Несколько врачей высказывали свое мнение по поводу этого явления, и некоторые из них предполагали, что в детстве пациент Лео Морган был латентным аутистом, который интуитивно находил каналы для вывода травматических переживаний. Лишь когда каналы перестали функционировать или, как выразился один из докторов: «когда каналы заросли тиной фрустрации» — среди врачей есть поэты, воистину! — болезнь дала о себе знать в полную силу.

Возможно, данные высказывания вполне обоснованы: врачи, как правило, являются компетентными специалистами, и мои собственные наблюдения частично совпадают с «отмытым» анамнезом. Странным казалось то, что лишь один из врачей искал ключ к вратам души Лео в его поэтических произведениях. Это явно указывает на отсутствие творческого подхода в работе как общего порока в подходе к душевнобольным. Лично я рассматриваю стихи Лео как очевидную, чтобы не сказать основную часть истории его болезни.
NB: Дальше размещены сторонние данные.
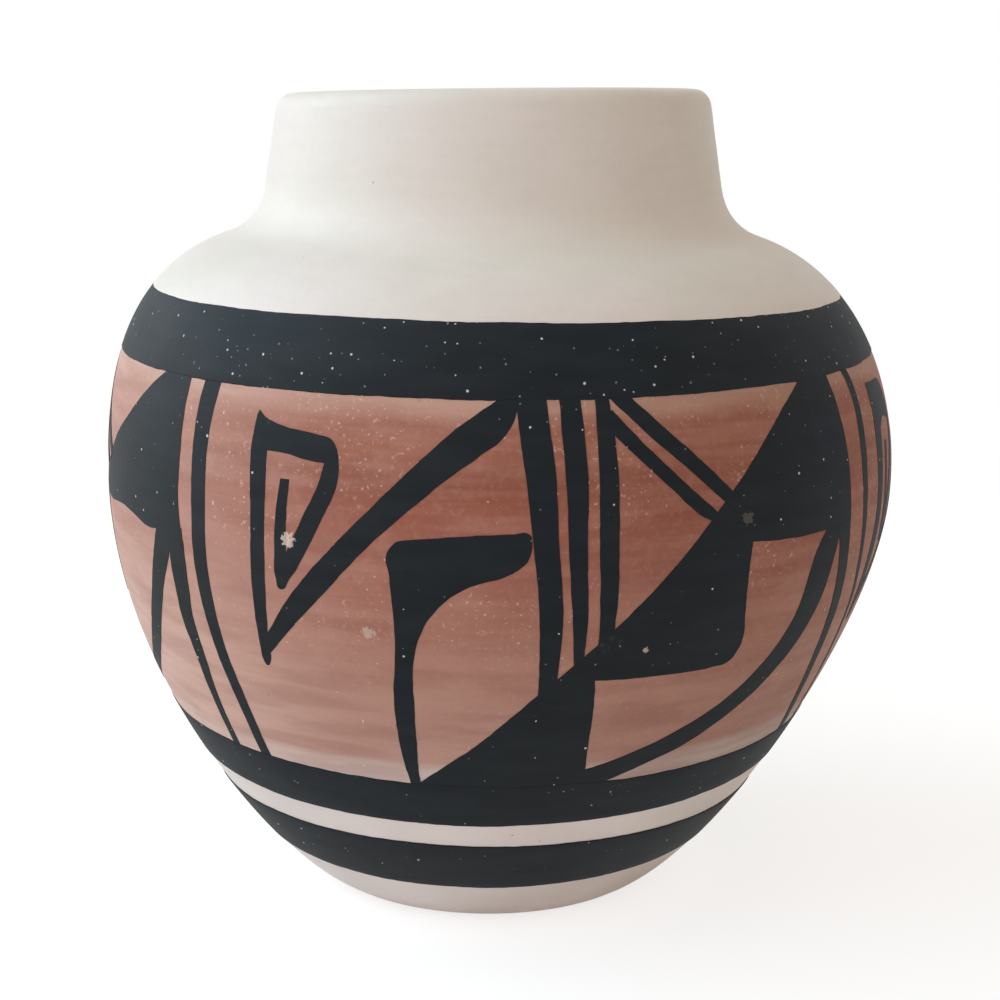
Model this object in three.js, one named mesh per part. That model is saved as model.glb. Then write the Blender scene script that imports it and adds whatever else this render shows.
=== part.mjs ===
// Painted bud vase: a hollow fired clay body with its glaze and slip coats, +Z up, millimetres.
// The origin is the middle of the foot, on the table.
import * as THREE from 'three';

// Sizes of the clay body, before any coat
const VASE_HEIGHT = 100; // table to the top of the glazed lip
const FOOT_RADIUS = 20.7; // outer edge of the ring that stands on the table
const FOOT_RING_WIDTH = 5.6;
const FOOT_RECESS = 1.6; // how far the underside lies above the table inside the ring
const BELLY_RADIUS = 49.1;
const BELLY_HEIGHT = 52.9; // height of the widest point
const NECK_BASE_RADIUS = 28.6; // corner where the lines of shoulder and neck would meet
const NECK_BASE_HEIGHT = 83.3;
const COVE_REACH = 4.7; // length of wall, each side of that corner, that the cove rounds off
const LIP_RADIUS = 26.35; // outside of the neck, just under the rounded lip
const WALL = 3.2;
const FLOOR = 3.6; // thickness over the recess
const FLOOR_CORNER = 4; // reach of the rounding between wall and floor inside

// Shape of the wall between those points
const FOOT_SLOPE = THREE.MathUtils.degToRad(13); // rise of the wall where it leaves the foot
const FOOT_FLARE = 0.25; // share of the spread from foot to belly that keeps near that slope
const FULLNESS_BELOW = 0.41; // share of the height below the belly that stays near upright
const FULLNESS_ABOVE = 0.85; // the same above the belly
const SHOULDER_SLOPE = THREE.MathUtils.degToRad(20); // fall of the shoulder beside the neck
const SHOULDER_FLAT = 0.12; // share of the spread from neck to belly that keeps near that slope

// Heights of the painted rings, and of the bare clay under and between them, from the foot up
const BARE_FOOT_HEIGHT = 7.2;
const FOOT_BAND_HEIGHT = 7.6;
const BARE_STRIPE_HEIGHT = 3.2;
const LOWER_BAND_HEIGHT = 6.5;
const WASH_HEIGHT = 44.3;
const SHOULDER_BAND_HEIGHT = 7.4;

// Coats
const SLIP_THICKNESS = 0.3;
const GLAZE_THICKNESS = 0.4;
const GLAZE_TURN_IN = 8; // how far down inside the mouth the neck glaze runs
const COAT_GAP = 0.05; // clearance of each coat to the clay and to the next coat

// Fineness of the facets
const SIDES = 60;
const LIP_STEPS = 6;
const FLOOR_CORNER_STEPS = 3;
const CHORD_ERROR = 0.14; // the most that a straight facet leaves the curve by, seen from the side

const vec = (radius, height) => new THREE.Vector2(radius, height);

// Outside of the clay, from the foot's edge up to where the lip starts to round
function wallOutline() {
  const foot = vec(FOOT_RADIUS, 0);
  const belly = vec(BELLY_RADIUS, BELLY_HEIGHT);
  const neckBase = vec(NECK_BASE_RADIUS, NECK_BASE_HEIGHT);
  const downShoulder = vec(Math.cos(SHOULDER_SLOPE), -Math.sin(SHOULDER_SLOPE));

  // The neck's line touches the half round of the lip
  const lipCentre = vec(LIP_RADIUS - WALL / 2, VASE_HEIGHT - GLAZE_THICKNESS - COAT_GAP - WALL / 2);
  const toLip = lipCentre.clone().sub(neckBase);
  const leanOut = Math.asin(WALL / 2 / toLip.length());
  const upNeck = toLip.clone().normalize().rotateAround(vec(0, 0), -leanOut);
  const neckTop = neckBase.clone().addScaledVector(upNeck, toLip.length() * Math.cos(leanOut));
  const coveStart = neckBase.clone().addScaledVector(downShoulder, COVE_REACH);
  const coveEnd = neckBase.clone().addScaledVector(upNeck, COVE_REACH);

  const footRun = FOOT_FLARE * (BELLY_RADIUS - FOOT_RADIUS);
  const leavingFoot = vec(Math.cos(FOOT_SLOPE), Math.sin(FOOT_SLOPE)).multiplyScalar(footRun);
  const riseBelow = vec(0, FULLNESS_BELOW * BELLY_HEIGHT);
  const riseAbove = vec(0, FULLNESS_ABOVE * (coveStart.y - BELLY_HEIGHT));
  const shoulderRun = SHOULDER_FLAT * (BELLY_RADIUS - coveStart.x);
  const onShoulder = coveStart.clone().addScaledVector(downShoulder, shoulderRun);

  const path = new THREE.CurvePath();
  const aboveFoot = foot.clone().add(leavingFoot);
  const underBelly = belly.clone().sub(riseBelow);
  const overBelly = belly.clone().add(riseAbove);
  path.add(new THREE.CubicBezierCurve(foot, aboveFoot, underBelly, belly));
  path.add(new THREE.CubicBezierCurve(belly, overBelly, onShoulder, coveStart));
  path.add(new THREE.QuadraticBezierCurve(coveStart, neckBase, coveEnd));
  path.add(new THREE.LineCurve(coveEnd, neckTop));
  return path;
}

const outline = wallOutline();
const outlineLength = outline.getLength();

// A station is a point of the clay's surface, with the direction that leads away from the clay.
// Stations of the wall are found by their share of the outline's length, from foot to lip.
function outsideStation(share) {
  const tangent = outline.getTangent(share);
  return { point: outline.getPoint(share), away: vec(tangent.y, -tangent.x) };
}

function insideStation(share) {
  const { point, away } = outsideStation(share);
  return { point: point.addScaledVector(away, -WALL), away: away.negate() };
}

// Share at which the wall reaches a height, found by halving
function shareAtHeight(stationAt, height) {
  let low = 0;
  let high = 1;
  for (let step = 0; step < 40; step += 1) {
    const middle = (low + high) / 2;
    if (stationAt(middle).point.y < height) {
      low = middle;
    } else {
      high = middle;
    }
  }
  return (low + high) / 2;
}

// Stations from one share to another, upwards or downwards, with one at each joint of the outline
function wallSection(stationAt, start, end) {
  const joints = outline.getCurveLengths().map((length) => length / outlineLength);
  const low = Math.min(start, end);
  const high = Math.max(start, end);
  const stops = [low, ...joints.filter((joint) => joint > low && joint < high), high];
  const shares = [low];
  for (let i = 1; i < stops.length; i += 1) {
    const run = (stops[i] - stops[i - 1]) * outlineLength;
    const turn = outline.getTangent(stops[i - 1]).angleTo(outline.getTangent(stops[i]));
    const steps = Math.max(1, Math.ceil(Math.sqrt((run * turn) / (8 * CHORD_ERROR))));
    for (let k = 1; k <= steps; k += 1) {
      shares.push(THREE.MathUtils.lerp(stops[i - 1], stops[i], k / steps));
    }
  }
  if (start > end) {
    shares.reverse();
  }
  return shares.map(stationAt);
}

// Half round over the lip, from the outside of the wall to the inside
function lipSection() {
  const { point, away } = outsideStation(1);
  const centre = point.clone().addScaledVector(away, -WALL / 2);
  const stations = [];
  for (let k = 0; k <= LIP_STEPS; k += 1) {
    const direction = away.clone().rotateAround(vec(0, 0), (Math.PI * k) / LIP_STEPS);
    stations.push({ point: centre.clone().addScaledVector(direction, WALL / 2), away: direction });
  }
  return stations;
}

// Rounded corner between wall and floor inside, then the floor as far as the axis
function floorSection(wallEnd) {
  const floorHeight = FOOT_RECESS + FLOOR;
  const downWall = vec(wallEnd.away.y, -wallEnd.away.x);
  const fall = (floorHeight - wallEnd.point.y) / downWall.y;
  const corner = wallEnd.point.clone().addScaledVector(downWall, fall);
  const rounding = new THREE.QuadraticBezierCurve(
    wallEnd.point,
    corner,
    vec(corner.x - FLOOR_CORNER, floorHeight),
  );
  const stations = [];
  for (let k = 0; k <= FLOOR_CORNER_STEPS; k += 1) {
    const tangent = rounding.getTangent(k / FLOOR_CORNER_STEPS);
    stations.push({
      point: rounding.getPoint(k / FLOOR_CORNER_STEPS),
      away: vec(tangent.y, -tangent.x),
    });
  }
  stations.push({ point: vec(0, floorHeight), away: vec(0, 1) });
  return stations;
}

// Sections that follow each other share the station where they meet
const joined = (...sections) => sections.flatMap((section, i) => (i === 0 ? section : section.slice(1)));

// The skin of the clay in its sections: up the outside, over the lip and down the inside
const ringHeights = [
  BARE_FOOT_HEIGHT,
  FOOT_BAND_HEIGHT,
  BARE_STRIPE_HEIGHT,
  LOWER_BAND_HEIGHT,
  WASH_HEIGHT,
  SHOULDER_BAND_HEIGHT,
];
const ringEdges = [0];
let ringTop = 0;
for (const height of ringHeights) {
  ringTop += height;
  ringEdges.push(shareAtHeight(outsideStation, ringTop));
}
const ring = (i) => wallSection(outsideStation, ringEdges[i], ringEdges[i + 1]);
const bareFoot = ring(0);
const footBand = ring(1);
const bareStripe = ring(2);
const lowerBand = ring(3);
const wash = ring(4);
const shoulderBand = ring(5);
const neckOutside = wallSection(outsideStation, ringEdges[6], 1);
const turnInShare = shareAtHeight(insideStation, VASE_HEIGHT - GLAZE_TURN_IN);
const floorShare = shareAtHeight(insideStation, FOOT_RECESS + FLOOR + FLOOR_CORNER);
const lip = lipSection();
const neckInside = wallSection(insideStation, 1, turnInShare);
const innerWall = wallSection(insideStation, turnInShare, floorShare);
const innerFloor = floorSection(insideStation(floorShare));

// A profile turned about the vase's axis, which the lathe has upright along Y and the vase along Z
function turned(name, profile, look) {
  const material = new THREE.MeshStandardMaterial(look);
  const mesh = new THREE.Mesh(new THREE.LatheGeometry(profile, SIDES), material);
  mesh.name = name;
  mesh.rotation.x = Math.PI / 2;
  return mesh;
}

// Clay body: from the middle of the underside, round the foot ring, then along the whole skin
function clayBody() {
  const ringInside = FOOT_RADIUS - FOOT_RING_WIDTH;
  const recessRadius = ringInside - FOOT_RECESS; // the recess closes in at 45 degrees
  const underside = [vec(0, FOOT_RECESS), vec(recessRadius, FOOT_RECESS), vec(ringInside, 0)];
  const outside = joined(bareFoot, footBand, bareStripe, lowerBand, wash, shoulderBand, neckOutside);
  const skin = joined(outside, lip, neckInside, innerWall, innerFloor);
  const profile = [...underside, ...skin.map((station) => station.point)];
  return turned('clay_body', profile, { color: '#d9cec3', roughness: 0.75, metalness: 0 });
}

// Coat over a section of skin, held clear of the clay and trimmed back from the coats beside it
function coat(name, section, thickness, look) {
  const stations = section.map(({ point, away }) => ({ point: point.clone(), away }));
  const last = stations.length - 1;
  const trim = (end, neighbour) => {
    const inwards = neighbour.point.clone().sub(end.point).normalize();
    end.point.addScaledVector(inwards, COAT_GAP / 2);
  };
  trim(stations[0], stations[1]);
  const endsOnAxis = stations[last].point.x === 0;
  if (!endsOnAxis) {
    trim(stations[last], stations[last - 1]);
  }
  const lifted = (distance) => (
    stations.map(({ point, away }) => point.clone().addScaledVector(away, distance))
  );
  const face = lifted(COAT_GAP + thickness);
  const back = lifted(COAT_GAP).reverse();
  return turned(name, [...face, ...back, face[0].clone()], look);
}

const BLACK_SLIP = { color: '#20262a', roughness: 0.85, metalness: 0 };
const TERRACOTTA_SLIP = { color: '#a5644f', roughness: 0.85, metalness: 0 };
const CREAM_GLAZE = { color: '#ddd3ca', roughness: 0.35, metalness: 0 };

const vase = new THREE.Group();
vase.add(
  clayBody(),
  coat('foot_band', footBand, SLIP_THICKNESS, BLACK_SLIP),
  coat('lower_band', lowerBand, SLIP_THICKNESS, BLACK_SLIP),
  coat('terracotta_wash', wash, SLIP_THICKNESS, TERRACOTTA_SLIP),
  coat('shoulder_band', shoulderBand, SLIP_THICKNESS, BLACK_SLIP),
  coat('neck_glaze', joined(neckOutside, lip, neckInside), GLAZE_THICKNESS, CREAM_GLAZE),
  coat('inner_glaze', joined(innerWall, innerFloor), GLAZE_THICKNESS, CREAM_GLAZE),
);

export default vase;
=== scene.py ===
import bisect
import functools
import math

import bpy
from mathutils import Matrix, Vector, noise


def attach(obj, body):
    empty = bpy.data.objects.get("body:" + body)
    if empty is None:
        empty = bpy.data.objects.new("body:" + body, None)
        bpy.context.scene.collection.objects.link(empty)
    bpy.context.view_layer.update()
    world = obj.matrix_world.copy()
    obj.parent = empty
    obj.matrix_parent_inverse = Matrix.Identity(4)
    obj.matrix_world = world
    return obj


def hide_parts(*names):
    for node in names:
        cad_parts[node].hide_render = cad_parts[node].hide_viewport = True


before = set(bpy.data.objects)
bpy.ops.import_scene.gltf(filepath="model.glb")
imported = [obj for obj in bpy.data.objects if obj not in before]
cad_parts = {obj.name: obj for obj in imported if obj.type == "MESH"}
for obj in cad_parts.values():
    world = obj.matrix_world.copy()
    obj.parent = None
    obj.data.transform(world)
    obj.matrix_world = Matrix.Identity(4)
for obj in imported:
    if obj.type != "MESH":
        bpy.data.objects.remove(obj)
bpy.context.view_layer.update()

# Painted bud vase: fine pieces in place of the plain clay and coats, and the brushwork on them.
# Lengths are in millimetres and turned into Blender's metres by MM. Angles round the pot are in
# degrees: angle 0 faces the camera, and they grow to the right of it.
MM = 0.001

# Sizes of the clay body. They follow the CAD model, but slip and glaze are thin here, as they are
# on a real pot, and the clay takes up the rest of the CAD coats' thickness.
VASE_HEIGHT = 100
FOOT_RADIUS = 20.7
FOOT_RING_WIDTH = 5.6
FOOT_RECESS = 1.6
FOOT_FACET = 0.3  # a narrow facet along both edges of the foot ring
BELLY_RADIUS = 49.25
BELLY_HEIGHT = 52.9
NECK_BASE_RADIUS = 28.8
NECK_BASE_HEIGHT = 83.5
COVE_REACH = 4.7  # how far the curve at the neck's base reaches to either side
LIP_RADIUS = 26.62
LIP_ROUNDING = 2.2  # height of the rounding over the lip
WALL = 3.7
FLOOR = 3.85
FLOOR_CORNER = 4  # reach of the curve between wall and floor
GLAZE_TURN_IN = 8  # how far under the lip the neck's glaze ends inside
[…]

Но, несомненно, важнейшим и решающим обстоятельством является сокрытие некоторых фактов, совершенное каким-то медицинским начальником, за действиями которого скрывалась бесплотная Власть. Случай Лео Моргана был лишь небольшим эпизодом в разветвленной и для такого новичка, как я, необозримой истории, которая среди посвященных носила имя «дело Хогарта». История нашей страны в двадцатом веке включает в себя ряд так называемых «дел», в рамках которых вскрывали и выносили на всеобщее обсуждение — по крайней мере, в приличествующей степени, — роялистские махинации или военный шпионаж, чтобы затем спрятать среди документов с пометкой «Скандалы». Подобные «дела», или скандалы, периодически возникают во всех цивилизованных и в то же время коррумпированных странах. Это неизбежно и даже желательно, и когда все заканчивается — то есть когда козлы отпущения оказываются у позорного столба, а то и за решеткой, — самые ярые защитники справедливости и демократии принимаются бить себя в грудь и прославлять самих себя и замечательную самоочищающуюся систему. Все это — неотъемлемая часть скандала: рука руку моет — нередко под звуки национального гимна.

«Дело Хогарта» отличается от остальных именно тем, что оно до сих пор не вынесено на обсуждение, что его раз за разом заминали, скрывали ценой — если верить приблизительным данным, которые мне сообщили, — трех человеческих жизней, нескольких миллионов шведских крон в виде взяток и по меньшей мере одного помешательства. Здесь речь идет как раз о Лео Моргане, пусть он и оставался на периферии событий.